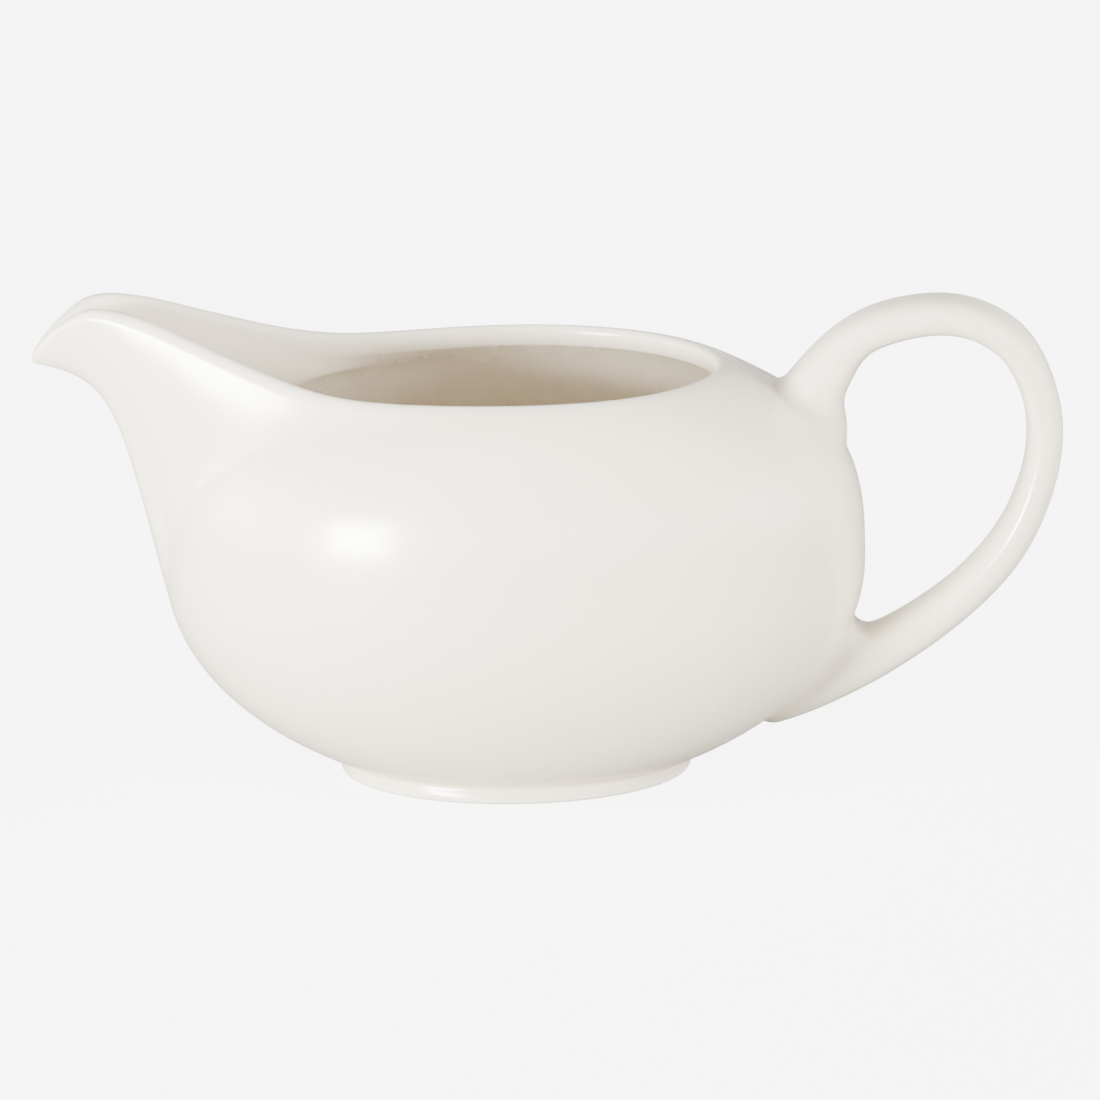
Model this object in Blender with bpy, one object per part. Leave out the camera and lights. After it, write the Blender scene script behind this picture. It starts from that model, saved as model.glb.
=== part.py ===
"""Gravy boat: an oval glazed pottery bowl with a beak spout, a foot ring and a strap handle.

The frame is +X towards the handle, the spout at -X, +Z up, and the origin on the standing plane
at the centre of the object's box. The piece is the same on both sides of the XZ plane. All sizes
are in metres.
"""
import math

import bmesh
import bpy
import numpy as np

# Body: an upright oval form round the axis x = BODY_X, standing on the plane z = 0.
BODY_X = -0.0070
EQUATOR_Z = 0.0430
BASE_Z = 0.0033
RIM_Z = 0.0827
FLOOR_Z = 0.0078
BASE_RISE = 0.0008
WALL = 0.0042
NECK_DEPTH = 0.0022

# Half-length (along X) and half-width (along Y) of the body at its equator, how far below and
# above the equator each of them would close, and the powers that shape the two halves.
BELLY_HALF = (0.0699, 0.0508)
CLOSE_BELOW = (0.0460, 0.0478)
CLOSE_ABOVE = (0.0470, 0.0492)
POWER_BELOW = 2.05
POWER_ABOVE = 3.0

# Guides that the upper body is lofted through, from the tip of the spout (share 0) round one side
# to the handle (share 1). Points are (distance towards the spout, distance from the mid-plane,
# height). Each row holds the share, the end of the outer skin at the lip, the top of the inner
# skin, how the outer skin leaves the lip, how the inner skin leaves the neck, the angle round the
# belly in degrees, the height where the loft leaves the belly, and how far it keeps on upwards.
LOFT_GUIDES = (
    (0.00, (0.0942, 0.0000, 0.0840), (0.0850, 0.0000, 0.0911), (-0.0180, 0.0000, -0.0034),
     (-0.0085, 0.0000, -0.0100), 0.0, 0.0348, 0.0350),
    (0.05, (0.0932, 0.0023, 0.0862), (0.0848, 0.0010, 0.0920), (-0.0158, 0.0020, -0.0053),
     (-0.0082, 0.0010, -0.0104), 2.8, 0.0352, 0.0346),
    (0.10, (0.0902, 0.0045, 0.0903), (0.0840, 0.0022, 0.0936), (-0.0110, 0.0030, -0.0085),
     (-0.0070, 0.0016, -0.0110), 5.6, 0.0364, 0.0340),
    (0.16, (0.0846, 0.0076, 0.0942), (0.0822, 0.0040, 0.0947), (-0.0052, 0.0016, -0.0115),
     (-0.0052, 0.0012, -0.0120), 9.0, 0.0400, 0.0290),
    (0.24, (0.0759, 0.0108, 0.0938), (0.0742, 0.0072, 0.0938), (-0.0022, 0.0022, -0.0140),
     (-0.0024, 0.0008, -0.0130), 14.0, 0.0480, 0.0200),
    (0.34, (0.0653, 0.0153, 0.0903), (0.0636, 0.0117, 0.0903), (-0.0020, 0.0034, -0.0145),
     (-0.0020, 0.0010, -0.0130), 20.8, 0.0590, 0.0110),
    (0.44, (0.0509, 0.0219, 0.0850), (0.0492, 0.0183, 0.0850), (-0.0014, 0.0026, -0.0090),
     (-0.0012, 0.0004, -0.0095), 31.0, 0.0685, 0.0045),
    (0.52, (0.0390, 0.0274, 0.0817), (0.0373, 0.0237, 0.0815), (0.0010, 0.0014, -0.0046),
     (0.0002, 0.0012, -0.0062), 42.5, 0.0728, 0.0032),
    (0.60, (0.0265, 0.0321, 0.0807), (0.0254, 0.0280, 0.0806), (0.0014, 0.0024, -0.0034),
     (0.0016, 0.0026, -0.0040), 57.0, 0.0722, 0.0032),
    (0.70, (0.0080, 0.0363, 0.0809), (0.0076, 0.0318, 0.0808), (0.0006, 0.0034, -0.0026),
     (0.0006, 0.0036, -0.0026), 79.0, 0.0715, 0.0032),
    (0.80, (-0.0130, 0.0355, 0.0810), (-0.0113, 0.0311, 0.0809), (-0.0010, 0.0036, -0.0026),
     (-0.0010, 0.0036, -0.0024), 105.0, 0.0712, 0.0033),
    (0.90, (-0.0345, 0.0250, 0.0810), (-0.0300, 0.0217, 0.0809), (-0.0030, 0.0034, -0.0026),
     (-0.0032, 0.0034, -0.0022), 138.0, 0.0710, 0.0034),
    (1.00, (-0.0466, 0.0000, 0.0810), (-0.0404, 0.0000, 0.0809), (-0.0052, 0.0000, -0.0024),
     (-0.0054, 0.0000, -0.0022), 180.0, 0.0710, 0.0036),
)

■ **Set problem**
Reproduce the listing shown above in its entirety, exactly.

■ **Response**
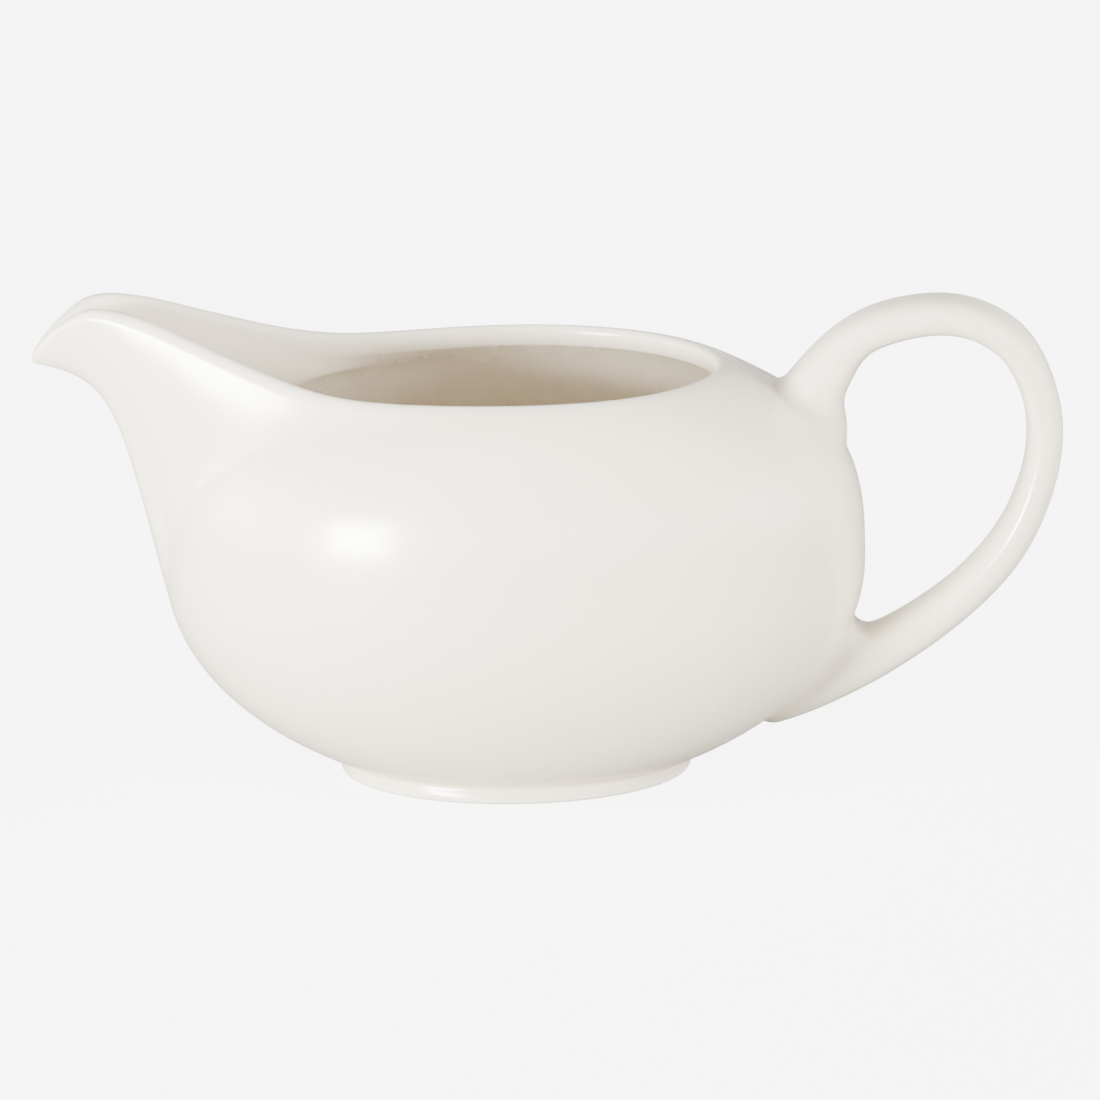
Model this object in Blender with bpy, one object per part. Leave out the camera and lights. After it, write the Blender scene script behind this picture. It starts from that model, saved as model.glb.
=== part.py ===
"""Gravy boat: an oval glazed pottery bowl with a beak spout, a foot ring and a strap handle.

The frame is +X towards the handle, the spout at -X, +Z up, and the origin on the standing plane
at the centre of the object's box. The piece is the same on both sides of the XZ plane. All sizes
are in metres.
"""
import math

import bmesh
import bpy
import numpy as np

# Body: an upright oval form round the axis x = BODY_X, standing on the plane z = 0.
BODY_X = -0.0070
EQUATOR_Z = 0.0430
BASE_Z = 0.0033
RIM_Z = 0.0827
FLOOR_Z = 0.0078
BASE_RISE = 0.0008
WALL = 0.0042
NECK_DEPTH = 0.0022

# Half-length (along X) and half-width (along Y) of the body at its equator, how far below and
# above the equator each of them would close, and the powers that shape the two halves.
BELLY_HALF = (0.0699, 0.0508)
CLOSE_BELOW = (0.0460, 0.0478)
CLOSE_ABOVE = (0.0470, 0.0492)
POWER_BELOW = 2.05
POWER_ABOVE = 3.0

# Guides that the upper body is lofted through, from the tip of the spout (share 0) round one side
# to the handle (share 1). Points are (distance towards the spout, distance from the mid-plane,
# height). Each row holds the share, the end of the outer skin at the lip, the top of the inner
# skin, how the outer skin leaves the lip, how the inner skin leaves the neck, the angle round the
# belly in degrees, the height where the loft leaves the belly, and how far it keeps on upwards.
LOFT_GUIDES = (
    (0.00, (0.0942, 0.0000, 0.0840), (0.0850, 0.0000, 0.0911), (-0.0180, 0.0000, -0.0034),
     (-0.0085, 0.0000, -0.0100), 0.0, 0.0348, 0.0350),
    (0.05, (0.0932, 0.0023, 0.0862), (0.0848, 0.0010, 0.0920), (-0.0158, 0.0020, -0.0053),
     (-0.0082, 0.0010, -0.0104), 2.8, 0.0352, 0.0346),
    (0.10, (0.0902, 0.0045, 0.0903), (0.0840, 0.0022, 0.0936), (-0.0110, 0.0030, -0.0085),
     (-0.0070, 0.0016, -0.0110), 5.6, 0.0364, 0.0340),
    (0.16, (0.0846, 0.0076, 0.0942), (0.0822, 0.0040, 0.0947), (-0.0052, 0.0016, -0.0115),
     (-0.0052, 0.0012, -0.0120), 9.0, 0.0400, 0.0290),
    (0.24, (0.0759, 0.0108, 0.0938), (0.0742, 0.0072, 0.0938), (-0.0022, 0.0022, -0.0140),
     (-0.0024, 0.0008, -0.0130), 14.0, 0.0480, 0.0200),
    (0.34, (0.0653, 0.0153, 0.0903), (0.0636, 0.0117, 0.0903), (-0.0020, 0.0034, -0.0145),
     (-0.0020, 0.0010, -0.0130), 20.8, 0.0590, 0.0110),
    (0.44, (0.0509, 0.0219, 0.0850), (0.0492, 0.0183, 0.0850), (-0.0014, 0.0026, -0.0090),
     (-0.0012, 0.0004, -0.0095), 31.0, 0.0685, 0.0045),
    (0.52, (0.0390, 0.0274, 0.0817), (0.0373, 0.0237, 0.0815), (0.0010, 0.0014, -0.0046),
     (0.0002, 0.0012, -0.0062), 42.5, 0.0728, 0.0032),
    (0.60, (0.0265, 0.0321, 0.0807), (0.0254, 0.0280, 0.0806), (0.0014, 0.0024, -0.0034),
     (0.0016, 0.0026, -0.0040), 57.0, 0.0722, 0.0032),
    (0.70, (0.0080, 0.0363, 0.0809), (0.0076, 0.0318, 0.0808), (0.0006, 0.0034, -0.0026),
     (0.0006, 0.0036, -0.0026), 79.0, 0.0715, 0.0032),
    (0.80, (-0.0130, 0.0355, 0.0810), (-0.0113, 0.0311, 0.0809), (-0.0010, 0.0036, -0.0026),
     (-0.0010, 0.0036, -0.0024), 105.0, 0.0712, 0.0033),
    (0.90, (-0.0345, 0.0250, 0.0810), (-0.0300, 0.0217, 0.0809), (-0.0030, 0.0034, -0.0026),
     (-0.0032, 0.0034, -0.0022), 138.0, 0.0710, 0.0034),
    (1.00, (-0.0466, 0.0000, 0.0810), (-0.0404, 0.0000, 0.0809), (-0.0052, 0.0000, -0.0024),
     (-0.0054, 0.0000, -0.0022), 180.0, 0.0710, 0.0036),
)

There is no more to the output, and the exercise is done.